Les livreurs, pas trop pourvus en neurones, ramassent le vieux matelas, le corps, l’emballage et vont jeter le tout au dépotoir municipal. Le client doit être satisfait avant tout.
«Le grand sac de plastique contenant les papiers et les cartons et, accessoirement, le mort, Jacques Laverdure, est empoigné par les deux types et balancé dans la fosse où il déboule, se déchire et se perd enfin parmi les ordures. Pierre fit glisser la passerelle métallique à l’intérieur du camion et il remonte à bord. Il salue les deux hommes en combinaisons et se dirige vers la sortie.» (p.24)
Quelques heures plus tard, l’épouse aux tomates, se demande où est passé son mari. Peut-on partir comme ça, tout nu, sans rien emporter ? Commence alors la longue attente, des recherches qui n’aboutissent pas jusqu’à ce qu’un enquêteur aveugle prenne l’affaire en main avec sa coéquipière.
Les incidents se multiplient. Les livreurs se noient lors d’une excursion de pêche (le lac Paré en plus) et le gérant de Gros et Méga-Gros meurt dans un accident de la circulation. Les témoins qui pouvaient faire la lumière sur la disparition de Jacques Laverdure ne peuvent plus témoigner.
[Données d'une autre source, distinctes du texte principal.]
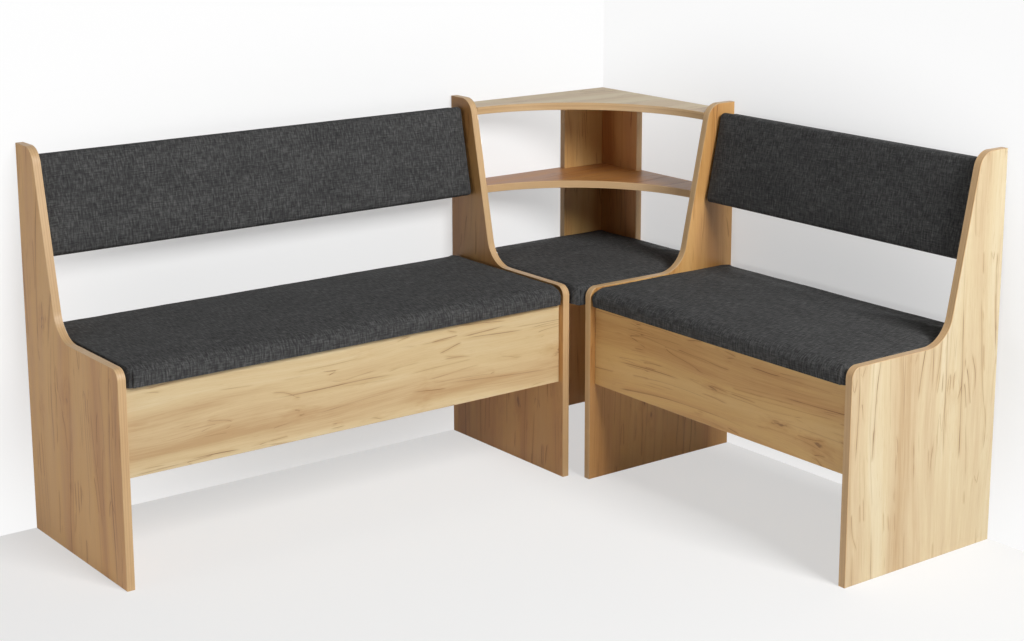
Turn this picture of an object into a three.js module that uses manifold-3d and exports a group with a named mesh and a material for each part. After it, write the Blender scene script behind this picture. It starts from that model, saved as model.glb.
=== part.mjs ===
// Corner storage bench: a long and a short box bench with lift-up seats, joined at a corner seat
// whose folded column and two concave shelves fill the corner between the backrests.
// Millimetres, +Z up. It is built from the room corner (walls at x = 0 and y = 0, floor at z = 0),
// then moved so that the origin is the middle of its bounding rectangle on the floor.

import * as THREE from 'three';
import { mergeVertices, toCreasedNormals } from 'three/addons/utils/BufferGeometryUtils.js';
import Module from 'manifold-3d';

const wasm = await Module();
wasm.setup();

// Overall sizes
const longWallLength = 1590;
const shortWallLength = 1300;
const totalHeight = 850;
const benchDepth = 440;

// Boards and the gaps between pieces
const boardThickness = 18;
const hiddenBoardThickness = 16;
const edgeEase = 0.8;
const fitGap = 0.3;
const cutOverrun = 2;

// Side panels: a sloping arm for the backrest runs down into the seat edge
const panelTopDepth = 78;
const panelFootDepth = 160;
const seatEdgeHeight = 459;
const panelTopRadius = 40;
const panelFootRadius = 70;
const panelNoseRadius = 24;

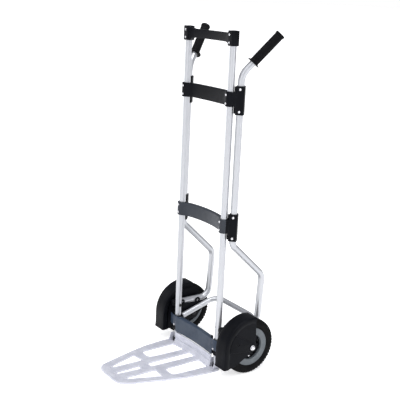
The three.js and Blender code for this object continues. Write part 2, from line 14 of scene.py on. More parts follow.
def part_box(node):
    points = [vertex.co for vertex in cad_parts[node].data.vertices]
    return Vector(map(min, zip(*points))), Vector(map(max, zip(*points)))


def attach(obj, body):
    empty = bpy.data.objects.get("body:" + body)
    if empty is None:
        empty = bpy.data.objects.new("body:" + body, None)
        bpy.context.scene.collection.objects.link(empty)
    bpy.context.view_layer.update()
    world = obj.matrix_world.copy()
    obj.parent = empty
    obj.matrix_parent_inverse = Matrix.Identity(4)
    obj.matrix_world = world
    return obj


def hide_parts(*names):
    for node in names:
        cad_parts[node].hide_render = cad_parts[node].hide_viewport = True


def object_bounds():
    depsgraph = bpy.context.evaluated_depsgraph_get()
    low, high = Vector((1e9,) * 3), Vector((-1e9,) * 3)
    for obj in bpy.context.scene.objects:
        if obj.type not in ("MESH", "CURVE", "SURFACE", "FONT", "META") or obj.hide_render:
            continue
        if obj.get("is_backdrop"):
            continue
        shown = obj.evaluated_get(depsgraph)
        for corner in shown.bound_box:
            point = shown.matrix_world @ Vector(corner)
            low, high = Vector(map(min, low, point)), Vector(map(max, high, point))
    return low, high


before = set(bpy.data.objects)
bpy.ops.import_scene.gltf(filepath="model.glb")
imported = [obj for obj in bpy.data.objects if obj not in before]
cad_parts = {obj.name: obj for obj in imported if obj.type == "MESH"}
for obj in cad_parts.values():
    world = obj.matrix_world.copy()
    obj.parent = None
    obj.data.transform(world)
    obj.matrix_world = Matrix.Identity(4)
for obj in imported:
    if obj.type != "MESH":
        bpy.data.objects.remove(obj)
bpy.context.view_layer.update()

MM = 0.001

# ---- places and sizes taken from the frame ----


def node_span(node):
    """Lowest and highest corner of a CAD node, in millimetres from the posts' foot."""
    low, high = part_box(node)
    return low / MM - Vector((0, SETBACK, 0)), high / MM - Vector((0, SETBACK, 0))


SETBACK = sum(corner.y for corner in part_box("right_post")) / 2 / MM
_low, _high = node_span("right_post")
POST_X = (_low.x + _high.x) / 2
TUBE_RADIUS = (_high.x - _low.x) / 2
POST_BOTTOM, POST_TOP = _low.z, _high.z
REAR_X = node_span("right_rear_tube")[0].x + TUBE_RADIUS
_low, _high = node_span("right_axle_nut")
AXLE_Y, AXLE_Z = (_low.y + _high.y) / 2, (_low.z + _high.z) / 2
_low, _high = node_span("right_tyre")
WHEEL_X = (_low.x + _high.x) / 2
WHEEL_RADIUS = (_high.z - _low.z) / 2
TYRE_HALF_WIDTH = (_high.x - _low.x) / 2
_low, _high = node_span("right_fender")
FENDER_IN, FENDER_OUT = _low.x, _high.x
FENDER_BOTTOM = _low.z
FENDER_RADIUS = _high.z - AXLE_Z
FENDER_Y = _low.y + FENDER_RADIUS
UPPER_BAR = [corner.z for corner in node_span("upper_crossbar")]
MIDDLE_BAR = [corner.z for corner in node_span("middle_crossbar")]
BOTTOM_BAR = [corner.z for corner in node_span("bottom_crossbar")]
TOP_BAR = [corner.z for corner in node_span("top_bar")]
TOE_FRONT = node_span("toe_plate")[0].y
LIP_TOP = node_span("toe_plate")[1].z
HINGE_Z = sum(corner.z for corner in node_span("right_hinge_pin")) / 2
STRUT_Z = sum(corner.z for corner in node_span("right_strut_bolt")) / 2

TUBE_WALL = 1.8
TUBE_BORE = TUBE_RADIUS + 0.3  # radius of a bore round a tube
AXLE_BORE = 6.3  # radius of the holes the stub axle passes through
BAR_FRONT = -18.9  # front of the crossbars where they pass the posts

# ---- materials ----

WEAR_RADIUS = 0.0012  # metres from an edge that wear reaches
WEAR_SAMPLES = 6
WEAR_AMOUNT = 0.8
BUMP_STRENGTH = 0.6


def set_range(node, *limits):
    """Sets a Map Range node's two limits going in and two limits coming out."""
    for socket, number in zip(("From Min", "From Max", "To Min", "To Max"), limits):
        node.inputs[socket].default_value = number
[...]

Le corps de l’écrivain ne sera jamais retrouvé, on l’imagine.

Attente

Nicole entreprend sa propre enquête, rencontre les amis de son mari, l’éditeur, ses collègues de travail, lit son journal, son dernier manuscrit qui porte un titre étrange. Aucune trace, aucune façon de débusquer une vie secrète à Jacques Laverdure (un nom prédestiné pour un homme qui travaille chez Côté jardin). Son époux menait une vie rangée, l’aimait même s’il reluquait les voisines du quartier de temps en temps.
Il faudra le policier aveugle pour comprendre et dénouer ce roman policier qui va à contre courant. Une façon de dire aussi que les êtres les plus proches demeurent des étrangers.
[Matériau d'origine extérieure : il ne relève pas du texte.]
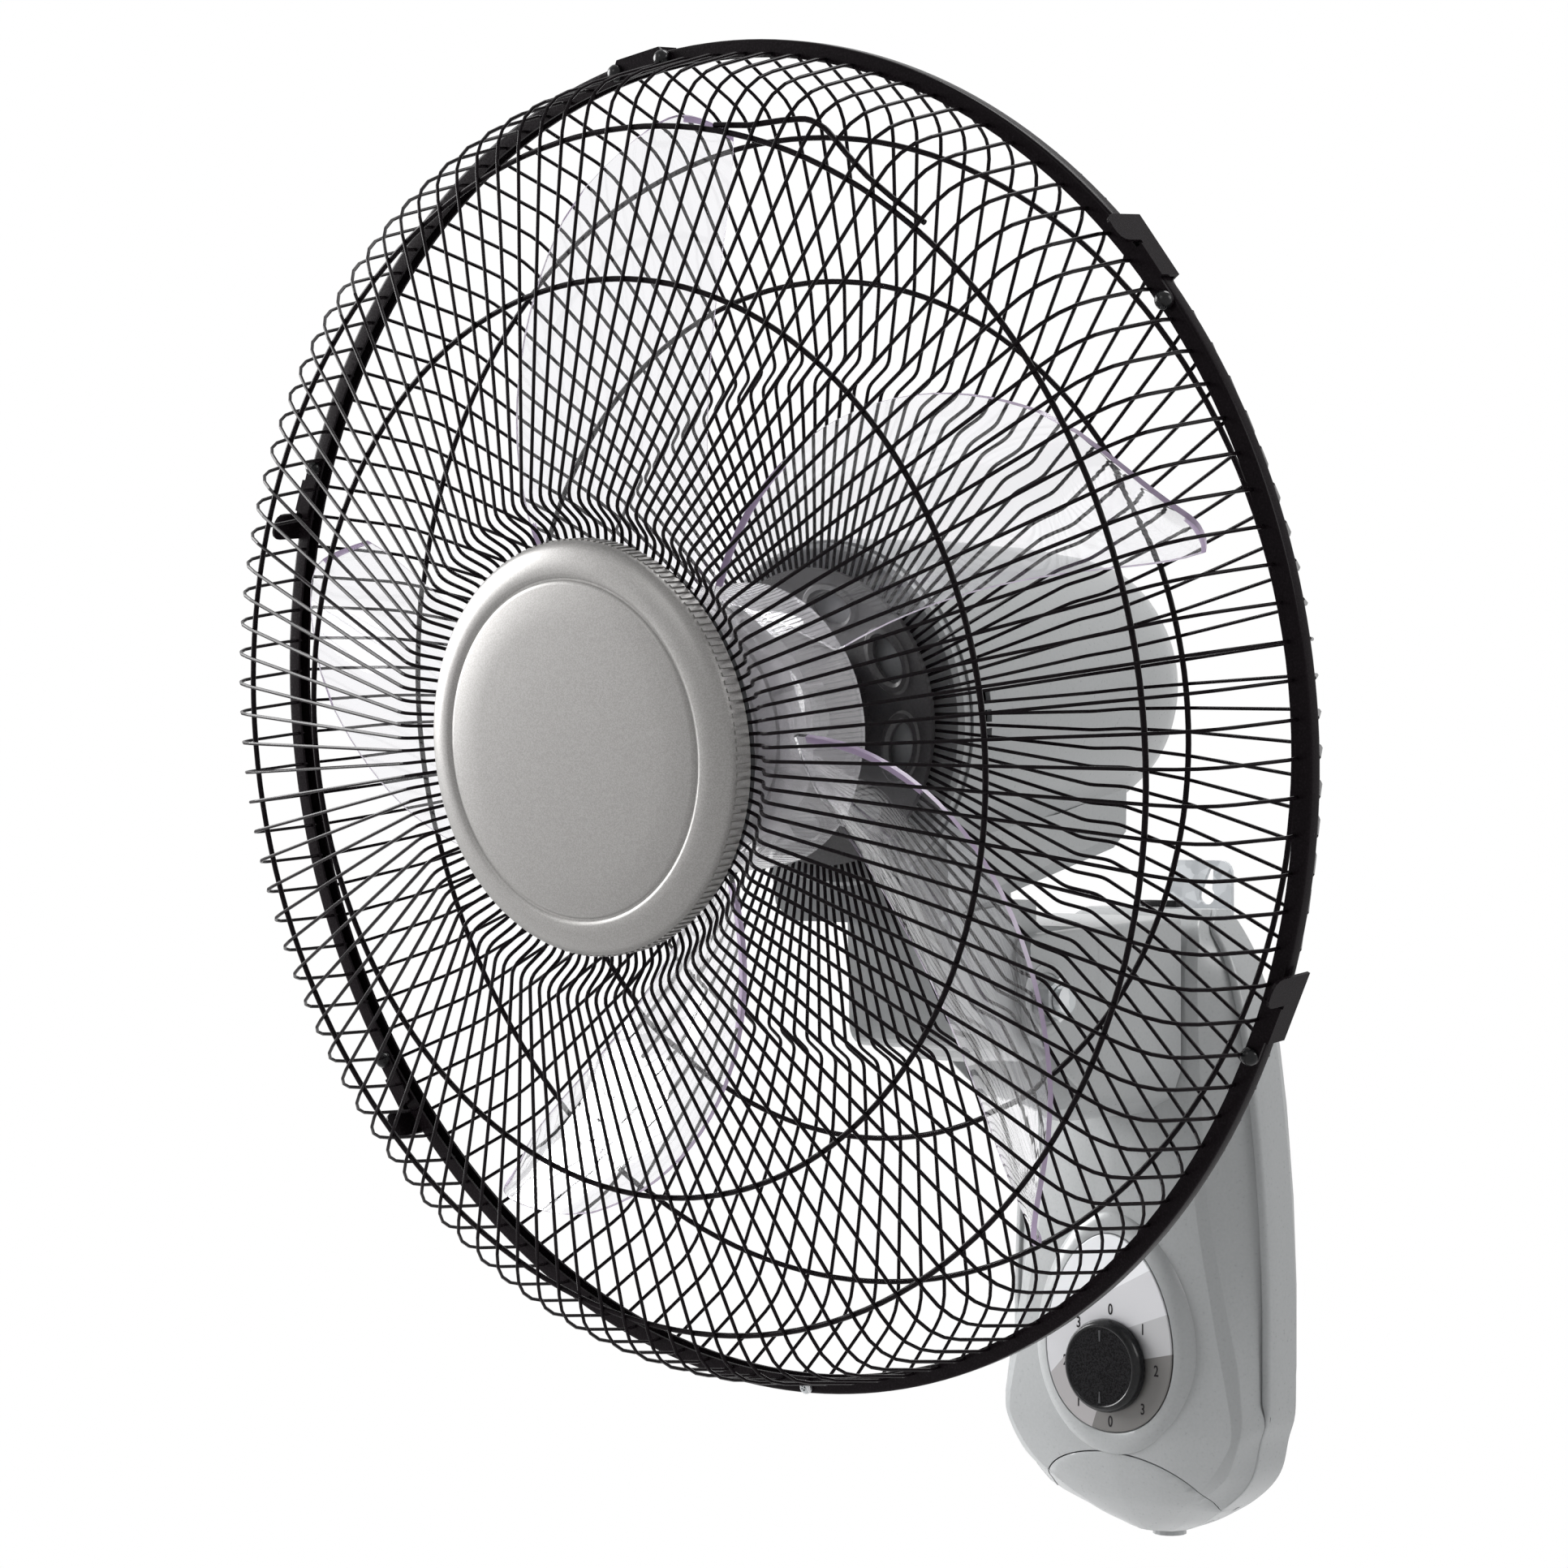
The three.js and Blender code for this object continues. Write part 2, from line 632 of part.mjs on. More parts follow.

Une fois à la fin de cette histoire tarabiscotée, je me suis demandé ce qui m’a retenu dans «Le jour où le mort est disparu»? L’action, le portrait d’une société qui se dégage de ces quiproquos ? Peut-être tout cela, mais surtout le talent de conteur de François Désailliers. Il a l’art de vous accrocher, malgré les situations les plus invraisemblables.
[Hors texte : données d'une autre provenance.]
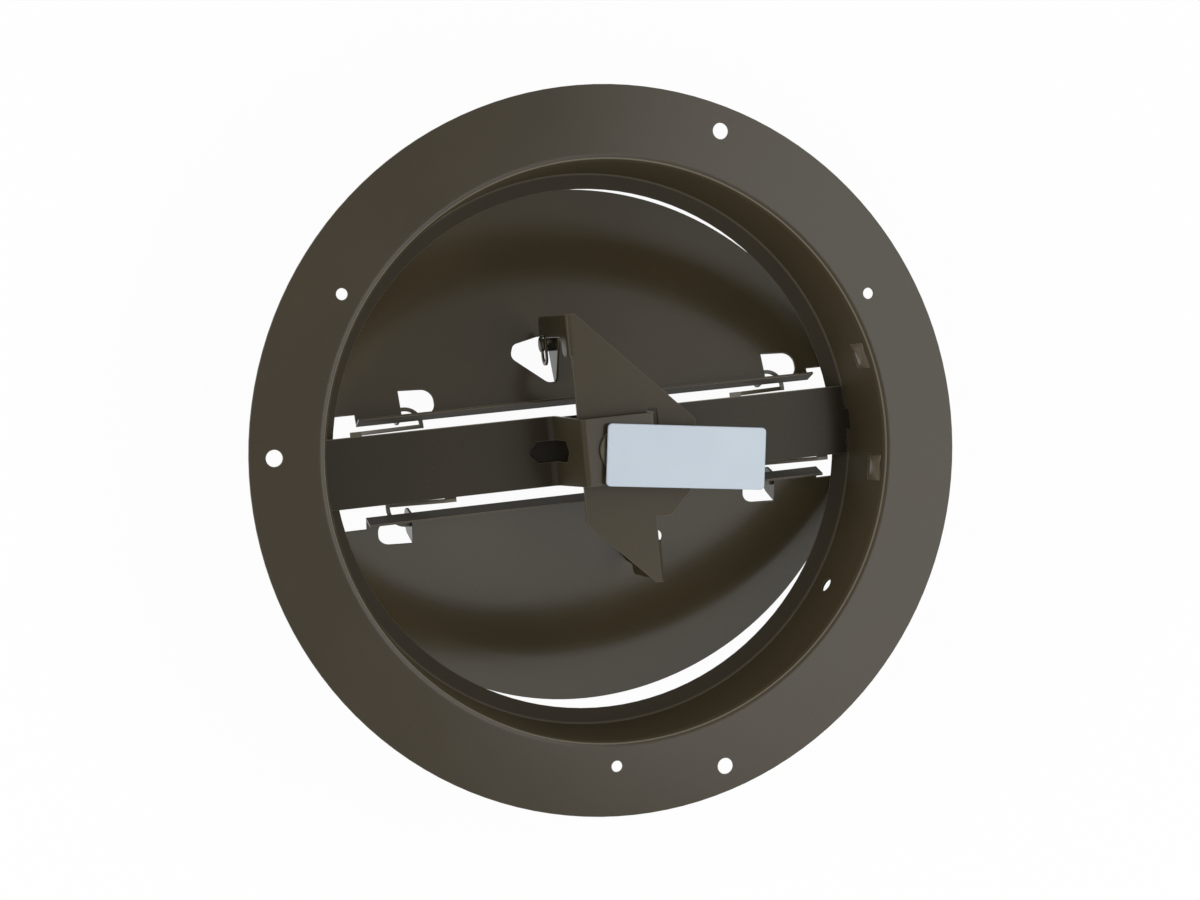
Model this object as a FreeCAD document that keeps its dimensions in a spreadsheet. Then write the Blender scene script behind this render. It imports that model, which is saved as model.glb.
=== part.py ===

Un ouvrage sans prétention sinon celle de procurer un bon moment de lecture. Par ricochet, l’auteur fait réfléchir à la frénésie qui emporte tout le monde et fait passer souvent à côté de l’essentiel.
François Desailliers met le doigt sur un problème qui caractérise notre société. Nous sommes peu attentifs aux autres et les commerçants font tout pour satisfaire le client, même le pire. L’individualisme aussi qui fait que nous sommes souvent des étrangers pour nos proches et ceux qui nous côtoient à tous les jours. Oui, on peut réfléchir en souriant. 

«Le jour où le mort est disparu» de François Désalliers est paru aux Éditions Trois-Pistoles.